In a new book featuring his conversations with Pope Francis, Italian environmental activist Carlo Petrini said he hopes the published discussions will contribute to the groundwork laid out by “Laudato Si’, on Care for Our Common Home.”
The book, titled TerraFutura (Future Earth): Conversations with Pope Francis on Integral Ecology, is meant to highlight the importance of the pope’s encyclical on the environment and its impact on the world five years after its publication in 2015.
“If we want to use human life as a metaphor, I would say that this encyclical is entering its adolescence. It has passed its infancy; it has learned to walk. But now comes the time of youth. I am confident that this growth will be very stimulating,” Petrini told journalists Sept. 8, presenting the book at the Vatican’s Sala Marconi.
In 1986, Petrini founded the Slow Food Movement, a grassroots organization that promotes the preservation of local food culture and traditional cooking to counteract the rise of fast food chains and food waste.
The activist and author told journalists that he first spoke to Pope Francis when the pope called him in 2013, several months after his election. The book features three conversations between Petrini and the pope from 2018 to 2020.
In a conversation that took place May 30, 2018, the pope recalled the genesis of his encyclical, Laudato Si’, which he said began in 2007 during the Fifth Conference of Latin American and Caribbean Bishops in Aparecida, Brazil.
Although many of the Brazilian bishops spoke passionately about “the great problems of the Amazon,” the pope admitted that at the time, he was often irritated by their speeches.

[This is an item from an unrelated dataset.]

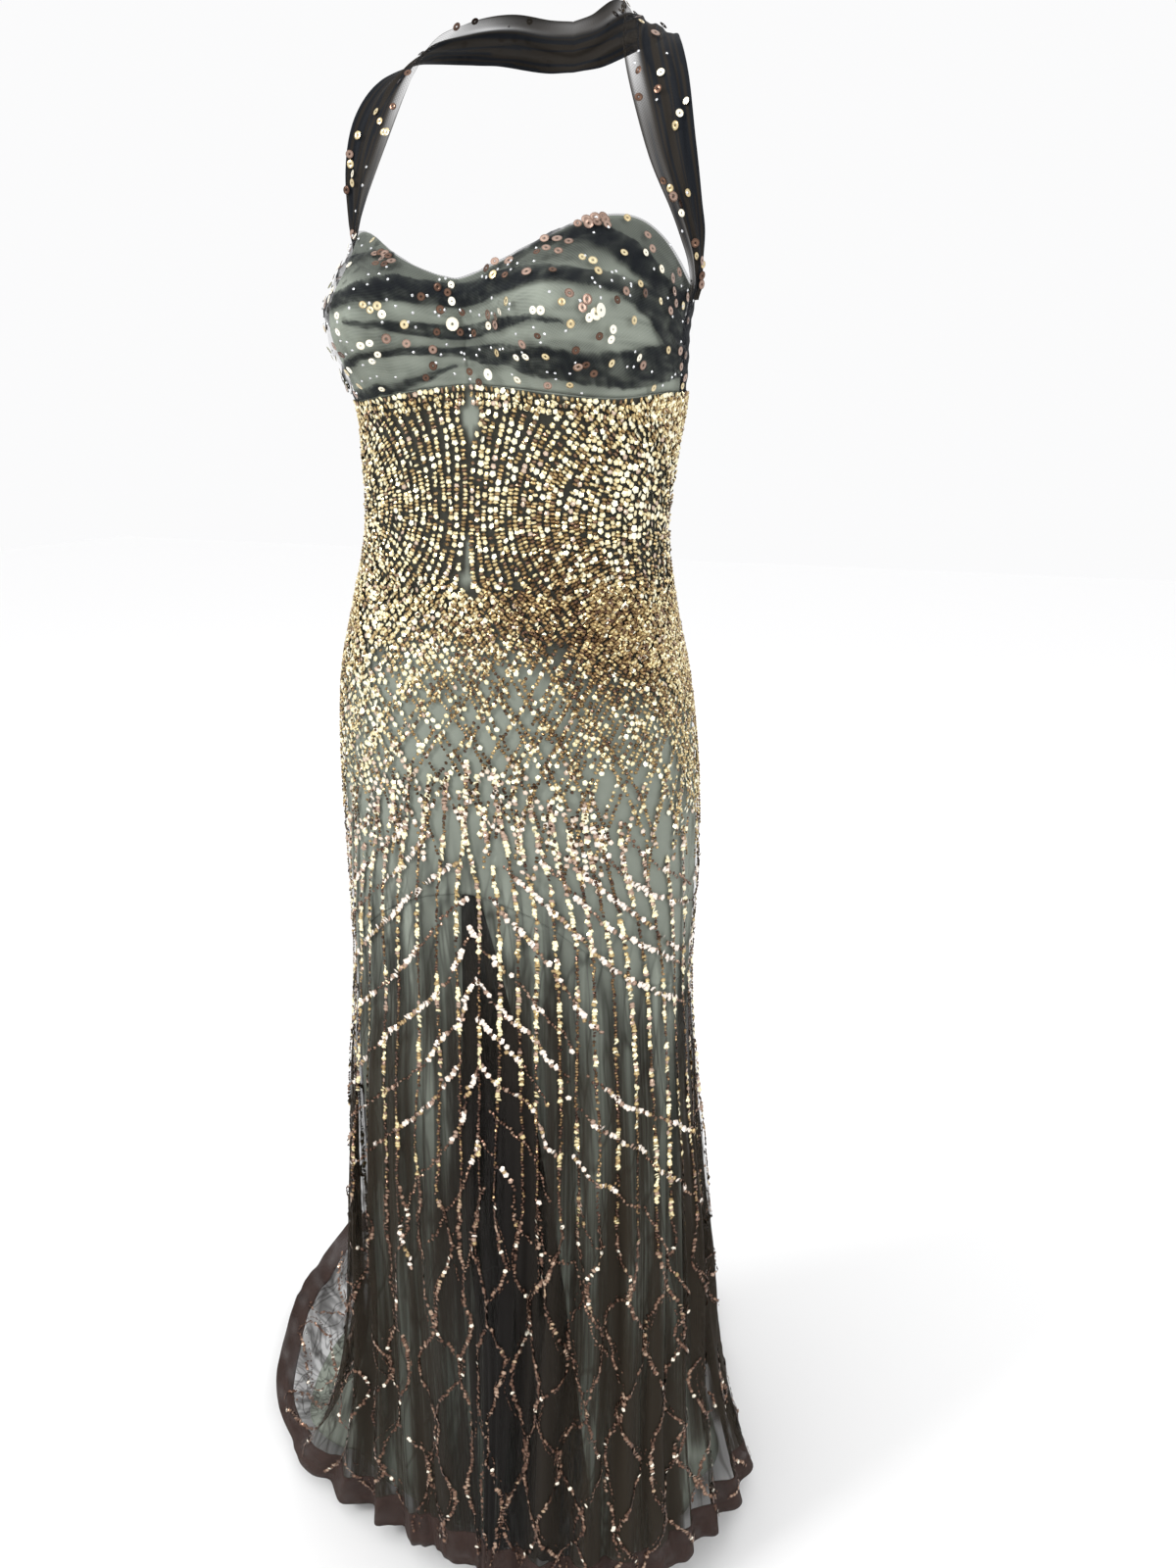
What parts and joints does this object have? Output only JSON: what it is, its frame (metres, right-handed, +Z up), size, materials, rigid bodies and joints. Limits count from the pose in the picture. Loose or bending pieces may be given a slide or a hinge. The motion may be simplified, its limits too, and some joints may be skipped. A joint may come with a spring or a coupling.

“I remember very well feeling annoyed by their attitude and commenting, ‘These Brazilians are driving us crazy with their speeches!’ ” the pope recalled. “At that time, I did not understand why our assembly of bishops had to devote itself to the theme of the Amazon; for me the health of the world’s ‘green lung’ was not a concern, or at least I did not understand what it had to do with my role as bishop.”
Since then, he added, “much time has passed and my perception of the environmental problem has completely changed.”
The pope also agreed that many Catholics had the same reaction to his encyclical, Laudato Si’, so it was important to “give everyone time to understand it.”
“However, at the same, we need to change our paradigms very quickly if we want to have a future,” he said.
In a conversation with Petrini on July 2, 2019, several months before the Synod of Bishops for the Amazon, the pope also lamented the focus of “some journalists and opinion writers” who claimed that “the synod was organized so that the pope can allow Amazonian priests to get married.”
“When did I ever say that?” the pope said. “As if this were the main problem to worry about. On the contrary, the Synod for the Amazon will be an occasion of discussion and dialogue on the great issues of our day, issues that cannot be ignored and that must be at the center of attention: environment, biodiversity, inculturation, social relationships, migration, fairness and equality.”
Petrini, who is agnostic, told journalists that he hopes the book will bridge the gap between Catholics and non-believers and unite them in building a better world for future generations.
When asked if his beliefs have changed after his discussions with the pope, Petrini said that although he is still agnostic, anything is possible.
“If you want a beautiful spiritual answer, I’ll quote one of my fellow citizens, [St. Giuseppe Benedetto] Cottolengo. He said, ‘Never put limits on Providence,’ ” Petrini said.